The workings of grief are, in many ways, fundamentally inexplicable. This does not make coming to terms with loss undesirable, but only implies that perhaps the greatest task of grief is simply to know it. In the final chapter of A Grief Observed Lewis admits his initial aim in writing was flawed: “I thought I could describe a state; make a map of sorrow. Sorrow, however, turns out to be not a state but a process. It needs not a map but a history, and if I don’t stop writing that history at some quite arbitrary point, there’s no reason why I should ever stop.” (68-69) Grief is thus perhaps more akin to a country path than to a highway.
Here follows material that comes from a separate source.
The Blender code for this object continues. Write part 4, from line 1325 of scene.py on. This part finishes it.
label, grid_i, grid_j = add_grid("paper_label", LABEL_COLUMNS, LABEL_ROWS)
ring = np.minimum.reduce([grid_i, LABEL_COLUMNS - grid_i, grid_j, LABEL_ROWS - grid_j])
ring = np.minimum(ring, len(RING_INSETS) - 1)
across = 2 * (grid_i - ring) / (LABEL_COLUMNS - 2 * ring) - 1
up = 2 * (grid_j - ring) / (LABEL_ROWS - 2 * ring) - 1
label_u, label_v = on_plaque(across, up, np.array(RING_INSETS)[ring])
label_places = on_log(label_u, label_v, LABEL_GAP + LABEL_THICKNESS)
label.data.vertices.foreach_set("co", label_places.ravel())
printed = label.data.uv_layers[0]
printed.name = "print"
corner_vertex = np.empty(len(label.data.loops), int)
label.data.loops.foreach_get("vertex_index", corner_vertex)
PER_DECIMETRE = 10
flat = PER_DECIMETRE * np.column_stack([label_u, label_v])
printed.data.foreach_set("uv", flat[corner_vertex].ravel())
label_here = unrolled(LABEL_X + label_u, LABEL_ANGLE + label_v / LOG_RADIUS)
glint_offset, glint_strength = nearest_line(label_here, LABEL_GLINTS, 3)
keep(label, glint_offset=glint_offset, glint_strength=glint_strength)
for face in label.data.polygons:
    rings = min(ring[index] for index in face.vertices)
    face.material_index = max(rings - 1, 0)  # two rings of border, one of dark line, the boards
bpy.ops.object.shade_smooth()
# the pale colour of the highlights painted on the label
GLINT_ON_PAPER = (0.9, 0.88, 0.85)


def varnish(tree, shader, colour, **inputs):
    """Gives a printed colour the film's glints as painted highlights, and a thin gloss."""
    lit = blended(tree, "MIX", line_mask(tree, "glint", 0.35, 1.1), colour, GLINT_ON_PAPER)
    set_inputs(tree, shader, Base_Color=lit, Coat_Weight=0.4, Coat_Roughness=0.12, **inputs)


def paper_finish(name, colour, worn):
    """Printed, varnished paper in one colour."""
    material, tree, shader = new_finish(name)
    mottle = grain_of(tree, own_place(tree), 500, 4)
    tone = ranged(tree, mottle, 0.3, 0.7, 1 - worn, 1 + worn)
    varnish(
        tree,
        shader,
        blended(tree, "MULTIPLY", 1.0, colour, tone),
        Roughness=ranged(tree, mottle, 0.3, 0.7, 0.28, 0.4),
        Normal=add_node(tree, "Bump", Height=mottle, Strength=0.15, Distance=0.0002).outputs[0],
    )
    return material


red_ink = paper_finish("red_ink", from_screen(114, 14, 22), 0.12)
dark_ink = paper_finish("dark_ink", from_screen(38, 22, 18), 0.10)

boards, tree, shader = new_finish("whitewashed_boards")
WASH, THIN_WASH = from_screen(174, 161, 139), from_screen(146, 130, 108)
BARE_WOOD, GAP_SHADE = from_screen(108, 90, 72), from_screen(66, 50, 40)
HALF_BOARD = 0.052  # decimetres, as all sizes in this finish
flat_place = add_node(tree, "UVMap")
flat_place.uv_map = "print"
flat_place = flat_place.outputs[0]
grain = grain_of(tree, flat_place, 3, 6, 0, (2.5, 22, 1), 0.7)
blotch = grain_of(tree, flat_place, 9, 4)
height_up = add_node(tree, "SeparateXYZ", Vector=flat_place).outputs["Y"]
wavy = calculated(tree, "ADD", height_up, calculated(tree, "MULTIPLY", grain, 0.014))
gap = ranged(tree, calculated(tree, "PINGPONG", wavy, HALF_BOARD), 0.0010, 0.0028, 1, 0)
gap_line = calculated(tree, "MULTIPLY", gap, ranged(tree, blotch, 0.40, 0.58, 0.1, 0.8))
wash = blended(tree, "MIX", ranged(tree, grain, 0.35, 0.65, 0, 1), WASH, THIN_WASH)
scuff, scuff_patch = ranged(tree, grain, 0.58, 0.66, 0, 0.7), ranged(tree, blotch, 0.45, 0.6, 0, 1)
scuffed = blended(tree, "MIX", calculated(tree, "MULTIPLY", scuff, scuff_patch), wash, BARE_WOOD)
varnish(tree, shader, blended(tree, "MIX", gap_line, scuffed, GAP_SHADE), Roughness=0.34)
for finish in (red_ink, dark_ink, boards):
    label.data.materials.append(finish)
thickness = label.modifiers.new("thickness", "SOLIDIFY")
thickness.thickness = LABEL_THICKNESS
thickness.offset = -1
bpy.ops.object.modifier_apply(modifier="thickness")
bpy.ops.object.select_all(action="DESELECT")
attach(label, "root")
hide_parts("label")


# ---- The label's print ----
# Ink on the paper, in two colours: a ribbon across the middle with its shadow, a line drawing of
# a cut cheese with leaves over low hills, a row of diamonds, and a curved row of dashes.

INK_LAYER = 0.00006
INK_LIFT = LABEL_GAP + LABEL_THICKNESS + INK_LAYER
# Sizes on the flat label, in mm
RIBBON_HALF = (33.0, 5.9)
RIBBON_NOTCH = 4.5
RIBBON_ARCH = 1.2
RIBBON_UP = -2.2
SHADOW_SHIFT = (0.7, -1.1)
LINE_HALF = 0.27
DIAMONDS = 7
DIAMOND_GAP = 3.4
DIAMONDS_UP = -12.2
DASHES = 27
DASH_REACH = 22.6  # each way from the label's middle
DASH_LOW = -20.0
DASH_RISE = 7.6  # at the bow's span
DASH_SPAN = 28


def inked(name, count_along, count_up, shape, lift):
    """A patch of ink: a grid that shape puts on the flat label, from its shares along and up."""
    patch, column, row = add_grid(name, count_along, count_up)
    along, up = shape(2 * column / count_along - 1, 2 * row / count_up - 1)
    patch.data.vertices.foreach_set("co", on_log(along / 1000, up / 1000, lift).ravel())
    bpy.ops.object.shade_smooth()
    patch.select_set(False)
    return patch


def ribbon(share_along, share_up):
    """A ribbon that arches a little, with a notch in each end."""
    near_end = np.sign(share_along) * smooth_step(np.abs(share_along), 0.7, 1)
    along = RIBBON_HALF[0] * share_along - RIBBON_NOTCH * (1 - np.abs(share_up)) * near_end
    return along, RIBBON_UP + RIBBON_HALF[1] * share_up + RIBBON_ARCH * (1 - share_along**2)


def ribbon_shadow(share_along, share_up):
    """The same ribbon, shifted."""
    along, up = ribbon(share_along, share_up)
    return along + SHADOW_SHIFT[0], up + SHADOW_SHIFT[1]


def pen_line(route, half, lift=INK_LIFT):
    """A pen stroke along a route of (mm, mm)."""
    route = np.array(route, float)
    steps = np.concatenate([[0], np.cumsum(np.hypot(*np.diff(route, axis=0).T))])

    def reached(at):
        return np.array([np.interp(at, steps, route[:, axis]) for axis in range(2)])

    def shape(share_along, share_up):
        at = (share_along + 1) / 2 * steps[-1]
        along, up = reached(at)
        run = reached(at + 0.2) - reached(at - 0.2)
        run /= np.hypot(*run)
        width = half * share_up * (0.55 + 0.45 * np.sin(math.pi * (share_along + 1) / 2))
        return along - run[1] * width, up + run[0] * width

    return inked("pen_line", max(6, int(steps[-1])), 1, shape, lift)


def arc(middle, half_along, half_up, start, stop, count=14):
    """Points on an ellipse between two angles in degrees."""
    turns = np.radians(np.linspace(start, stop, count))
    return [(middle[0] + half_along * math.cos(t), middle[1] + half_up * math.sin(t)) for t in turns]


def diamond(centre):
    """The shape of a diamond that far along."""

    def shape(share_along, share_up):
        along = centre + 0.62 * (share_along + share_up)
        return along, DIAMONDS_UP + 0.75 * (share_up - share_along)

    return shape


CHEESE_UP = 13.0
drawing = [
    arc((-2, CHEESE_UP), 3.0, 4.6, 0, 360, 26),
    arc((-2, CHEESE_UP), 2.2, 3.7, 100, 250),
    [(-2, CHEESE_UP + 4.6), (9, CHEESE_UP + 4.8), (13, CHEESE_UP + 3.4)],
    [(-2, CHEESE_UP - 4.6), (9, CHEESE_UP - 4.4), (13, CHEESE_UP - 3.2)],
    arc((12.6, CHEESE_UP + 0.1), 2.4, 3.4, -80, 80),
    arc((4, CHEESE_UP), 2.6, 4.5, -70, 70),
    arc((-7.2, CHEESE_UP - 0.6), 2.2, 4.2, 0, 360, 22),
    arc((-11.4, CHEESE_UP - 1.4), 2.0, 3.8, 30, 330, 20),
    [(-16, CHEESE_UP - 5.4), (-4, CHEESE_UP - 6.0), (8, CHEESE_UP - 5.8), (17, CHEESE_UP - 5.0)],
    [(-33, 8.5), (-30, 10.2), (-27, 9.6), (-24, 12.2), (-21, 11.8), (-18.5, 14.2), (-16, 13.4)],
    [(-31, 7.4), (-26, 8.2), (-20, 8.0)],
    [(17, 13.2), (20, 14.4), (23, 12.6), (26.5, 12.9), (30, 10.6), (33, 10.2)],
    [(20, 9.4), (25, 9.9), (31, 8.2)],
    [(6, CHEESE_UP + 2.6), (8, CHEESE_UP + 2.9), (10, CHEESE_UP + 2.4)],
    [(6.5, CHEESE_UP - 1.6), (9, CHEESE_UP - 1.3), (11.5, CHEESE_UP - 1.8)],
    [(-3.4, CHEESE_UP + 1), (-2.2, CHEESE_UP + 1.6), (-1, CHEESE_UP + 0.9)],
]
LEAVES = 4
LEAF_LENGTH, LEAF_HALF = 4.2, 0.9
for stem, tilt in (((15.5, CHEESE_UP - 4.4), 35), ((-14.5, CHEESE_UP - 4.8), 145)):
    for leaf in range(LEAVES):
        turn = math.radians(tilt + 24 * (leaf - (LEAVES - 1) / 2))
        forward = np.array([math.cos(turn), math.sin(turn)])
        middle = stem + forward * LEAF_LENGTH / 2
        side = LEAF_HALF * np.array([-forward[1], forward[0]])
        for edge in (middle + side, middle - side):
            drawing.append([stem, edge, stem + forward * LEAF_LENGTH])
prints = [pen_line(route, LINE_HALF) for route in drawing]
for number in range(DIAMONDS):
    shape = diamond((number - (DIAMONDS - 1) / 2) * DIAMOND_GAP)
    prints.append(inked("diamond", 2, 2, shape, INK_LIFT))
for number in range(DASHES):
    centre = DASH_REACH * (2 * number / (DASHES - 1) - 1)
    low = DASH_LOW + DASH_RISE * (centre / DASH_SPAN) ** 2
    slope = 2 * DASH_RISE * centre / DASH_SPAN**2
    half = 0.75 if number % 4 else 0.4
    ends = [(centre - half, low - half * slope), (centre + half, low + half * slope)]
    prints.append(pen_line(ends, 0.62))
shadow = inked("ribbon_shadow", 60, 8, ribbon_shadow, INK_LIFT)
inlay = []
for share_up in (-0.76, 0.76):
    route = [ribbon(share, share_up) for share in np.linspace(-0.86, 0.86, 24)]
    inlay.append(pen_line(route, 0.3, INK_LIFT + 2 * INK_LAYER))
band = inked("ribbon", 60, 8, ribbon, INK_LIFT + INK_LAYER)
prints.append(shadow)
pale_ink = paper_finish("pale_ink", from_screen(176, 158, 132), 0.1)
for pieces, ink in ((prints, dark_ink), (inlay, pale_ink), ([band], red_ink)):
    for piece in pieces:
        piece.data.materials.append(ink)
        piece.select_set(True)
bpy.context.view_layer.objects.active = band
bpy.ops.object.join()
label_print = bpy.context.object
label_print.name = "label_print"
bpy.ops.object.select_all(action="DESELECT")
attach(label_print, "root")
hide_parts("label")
Two years ago I was once again overcome by the wish to kindle a flame of remembrance on a late November eve. I was studying in England at the time and had a candle close at hand, but had neglected to buy a lighter before all the nearby shops had closed for the night. I remember standing candle-in-hand and bewildered on the library veranda for some moments to consider my plight, when suddenly I noticed a man smoking a cigarette nearby. He obliged my request with a bemused smile, and as I walked back to my flat with the flame cradled carefully between my fingers I pronounced the meeting fortunate. I felt, also, a poignant mixture of persistent regret for what was lost and of quiet gratitude for what had been. Perhaps, at its heart, grief merely provides us the best avenue for recognition of this duality.
Augustine of Hippo. Confessions. R.S. Pine-Coffin, trans. New York: Dorset Press, 1989.
Brittain, Vera. Testament of Youth. New York: Penguin Books, 2005.
Didion, Joan. The Year of Magical Thinking. New York: Vintage Books, 2006.
Lewis, C.S. A Grief Observed. New York: Bantam Books, 1976.